This seminar will be presented in hybrid mode.  The speaker will deliver his talk in person.

Title: Reflected Brownian motion in a cone: a study of the transient case.

Abstract: One of the classic problems in the literature devoted to reflected Brownian motion in a two-dimensional cone is the study of its stationary distribution in the recurrent case. On the other hand, we will focus in this talk on the transient case in order to study the Green’s functions of this process and their asymptotics. This will naturally lead us to consider the Martin boundary of the process which allows us to determine the harmonic functions satisfying oblique Neumann conditions on the edges. For some models, we will illustrate this by studying the probability of escape of the process along an axis or its probability of absorption at the origin.
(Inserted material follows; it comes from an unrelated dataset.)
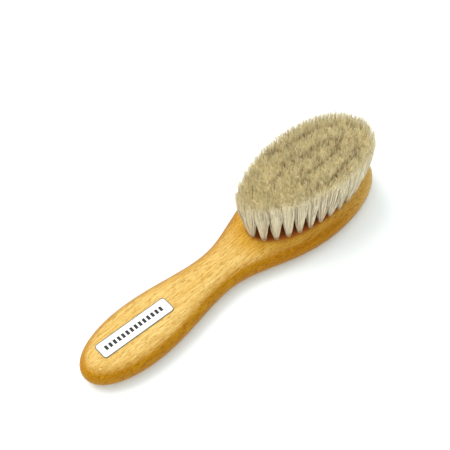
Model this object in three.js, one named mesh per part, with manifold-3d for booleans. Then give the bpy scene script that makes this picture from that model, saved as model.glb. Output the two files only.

To establish our results, we use analytical methods historically developed in probability and combinatorics to study random walks in the quadrant. We establish functional equations satisfied by the Laplace transforms of Green’s functions and of the probabilities of escape or absorption. Thanks to the theory of boundary value problems (of Riemann and Carleman) it is possible to determine explicit formulas for these transforms involving hypergeometric functions. The saddle point method and transfer lemmas enable us to calculate the asymptotic and establish the Martin boundary.

The talk will be followed by refreshments in the Huxley Common Room at 4pm.